In order to better ensure that apparel bearing the Harvard name is produced under quality working conditions, the University will affiliate itself with the Fair Labor Association (FLA), a new organization planning to monitor clothing factories around the world, a University official said yesterday.
Seventeen other colleges and universities, including all the Ivy League schools, have also indicated their intentions to affiliate with the FLA, which was created in November by the Apparel Industry Partnership (AIP), a national coalition of groups working against sweatshops.
The FLA will not be fully operational until early 2000.
The announcement comes one week after the University said it would institute a "full disclosure" policy regarding the location of factories producing Harvard licensed apparel.
Students in the Progressive Student Labor Movement (PSLM) have been agitating for the University to take measures against sweatshop labor for months. Last Tuesday, anti-sweatshop protesters joined in a 250-person campus rally outside University Hall with campus activists for two other causes.
According to University Attorney Allan M. Ryan Jr., recent steps against sweatshops were less a response to student protests than the result of private discussions held with students over the past several months.
Ryan said this move was only the first step in the University's commitment to addressing the sweatshop issue.
"This may or may not prove to be an effective answer...but it didn't seem to do any harm to join and support it," Ryan said.
PSLM member Daniel M. Hennefeld '99 said he disapproved of Harvard's decision to affiliate with the FLA, and was surprised by the University's willingness to associate itself with the AIP.
"From what I understood, Harvard had a lot of the same concerns about the AIP that we do," Hennefeld said.

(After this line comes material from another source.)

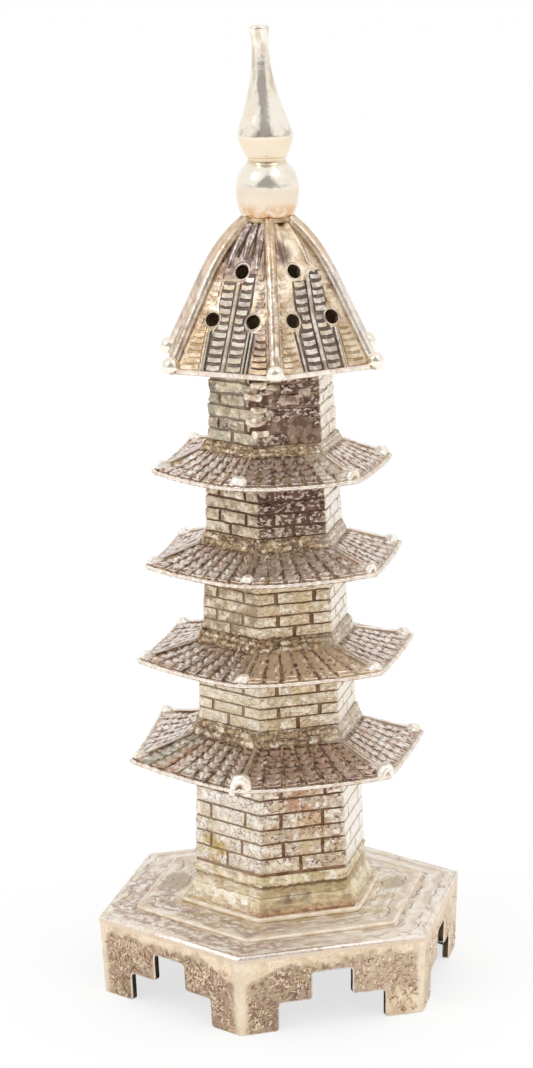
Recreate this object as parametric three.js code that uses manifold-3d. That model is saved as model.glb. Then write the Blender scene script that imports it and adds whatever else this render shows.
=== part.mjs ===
// Pagoda shaker: a six-sided brick tower on a footed base, with a pierced roof that pulls off.
// Millimetres, +Z up. The origin is on the ground in the middle of the feet.
// One corner of the tower faces -Y. Radii of six-sided pieces run from the axis to a corner.

import * as THREE from 'three';
import { mergeVertices } from 'three/addons/utils/BufferGeometryUtils.js';
import Module from 'manifold-3d';

const wasm = await Module();
wasm.setup();

// Shared sizes
const SIDES = 6;
const FLAT = Math.cos(Math.PI / SIDES);     // distance to a flat, as a share of distance to a corner
const SOLDER_GAP = 0.06;                    // clearance round a piece that is soldered on
const SLIDE_GAP = 0.1;                      // clearance round a piece that slides or turns
const ROUND_STEPS = 28;                     // facets round a turned piece
const CORNER_STEPS = 2;                     // facets in a rounded corner

// Base: an apron on six feet under a stepped platform
const BASE_RADIUS = 20;
const BASE_HEIGHT = 8.6;
const APRON_SPLAY = 0.4;                    // how far the apron leans in towards the ground
const APRON_WALL = 0.75;
const DECK_THICKNESS = 0.8;
const DECK_ROUNDING = 0.4;
const FOOT_WIDTH = 4.1;
const FOOT_HEIGHT = 3.05;
const BRACKET_WIDTH = 3.55;                 // the step between a foot and the middle arch
const ARCH_HEIGHT = 5.95;
const CUT_ROUNDING = 0.35;
const LOWER_STEP_RADIUS = 15.8;
const LOWER_STEP_RISE = 0.35;
const UPPER_STEP_RADIUS = 10.95;
const UPPER_STEP_RISE = 0.45;
const STEP_ROUNDING = 0.15;

// Plinth: the plain moulded foot of the tower
const PLINTH_SPREAD = 1.1;                  // how far its foot stands out beyond the wall
const PLINTH_FILLET = 0.4;                  // how far its upper line stands out beyond the wall
const PLINTH_FLARE_MIDDLE = 0.62;           // the same, half way down the flare
const PLINTH_FOOT_HEIGHT = 0.35;
const PLINTH_FLARE_HEIGHT = 1.3;
const PLINTH_COVE_HEIGHT = 1.25;
const PLINTH_BAND_HEIGHT = 1.1;
const PLINTH_BAND_PROUD = 0.15;
const PLINTH_LINE = 0.13;                   // height of the small steps at either end of the cove

// Tower: five storeys from the bottom up, with the corner radius at the foot of each wall
const WALL = 0.6;
const WALL_LEAN = 0.04;                     // loss of corner radius for each millimetre of height
const STOREY_RADII = [9.25, 8.5, 7.75, 7.25, 6.75];
const STOREY_HEIGHTS = [12.9, 7.4, 8.25, 7.7, 7.55];

// Eaves: four from the bottom up, each soldered on a little out of line with the tower. The fall is
// from the neck's foot to the tips. One tip is bent outwards and upwards on two of the eaves.
const EAVE_RADII = [15.8, 14.8, 13.8, 12.5];
const EAVE_FALLS = [2.2, 1.35, 1.75, 1.9];
const NECK_HEIGHTS = [1.7, 1.4, 1.3, 1.0];
const EAVE_TURNS_DEG = [-2.0, -1.7, 0.4, -4.2];
const BENT_TIP = 4;                         // the corner whose tip is bent
const BENT_TIP_OUT = [2.0, 0, 0, 0.2];
const BENT_TIP_UP = [0.3, 0, 0, 0.8];
const EAVE_THICKNESS = 0.8;
const EAVE_EDGE = 0.45;                     // thickness at the outer edge
const EAVE_SAG = 0.15;                      // how far the slope hollows half way down
const EAVE_SEAT = 0.25;                     // ledge beyond the wall that the eave sits on
const NECK_PROUD = 0.2;
const NECK_FLARE = 0.55;
const CORNER_LIFT = 0.3;                    // how far the tips turn up from the middle of the edge
const CORNER_LIFT_POWER = 3;
const HIP_HEIGHT = 0.2;
const HIP_HALF_WIDTH = 0.35;

// Knobs: one on each tip of each eave
const KNOB_RADIUS = 0.72;
const KNOB_LENGTH = 1.35;                   // stretch along the hip, as a share of its width
const KNOB_INSET = 1.1;
const KNOB_RISE = 0.15;                     // how far its middle lies above the hip
const KNOB_STEPS = 8;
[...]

The AIP was initiated last year when the White House brought together representatives from various industries, human rights groups, consumer advocate organizations and other groups to develop an international labor standard.
According to Hennefeld, the FLA gives individual manufacturers too much control over the monitoring process and fails to include demands for a living wage.
Hennefeld also said the FLA limits access to information it collects about companies, which he said could potentially cut off public pressure and involvement.
Ryan said that the University shares some of PSLM's concerns.
"We're certainly not putting all our eggs in FLA's basket--we need to do more than FLA offers," he said. "We are just signing our name to a pledge that we hope works out."
Ryan said this is only one of many options the University will pursue. Harvard may form its own monitoring group in the future, he said.
"Harvard is hoping to launch an initiative composed of Harvard and perhaps some other schools that will allow us direct access to information about sweatshop conditions," he said.
According to a letter to members of the American Council on Education (ACE) yesterday by council president Stanley O. Ikenberry, colleges and universities only recently became able to join the FLA.
Ikenberry wrote in the letter that many member institutions of the ACE had expressed concerns about the problem of sweatshop labor in factories producing college insignia apparel. He suggested they might find their solution by affiliating with the FLA.
"The FLA has adopted a code of conduct and, through its professional staff, will administer a carefully prescribed monitoring process to assess compliance of companies with these standards," he wrote.
Hennefeld said he believed that the AIP had decided to include colleges and universities in order to improve its national image.
"The AIP has gotten a lot of bad press recently and rightfully so," he said. "I think it's trying to re-legitimize itself by involving universities, and possibly trying to take the wind out of the sails of student movements."
But Robert K. Durkee, vice president for public affairs at Princeton University and a member of an AIP task force that pushed for the inclusion of colleges and universities, said much of the motivation for including academic institutions came from the schools themselves.
"A lot of colleges and universities have been looking for some way to hold their licensees to a certain standard...and the FLA provides a way to do that," he said.
Michael H. Posner, the executive director of the Lawyers Committee for Human Rights, one of the non-governmental organizations instrumental in the formation of the FLA, said the association will make several institutional changes in response to the inclusion of colleges and universities.
The FLA will add a college and university representative to its board, a full time college and university staff position and will create an advisory council with members from each affiliated school, Posner said.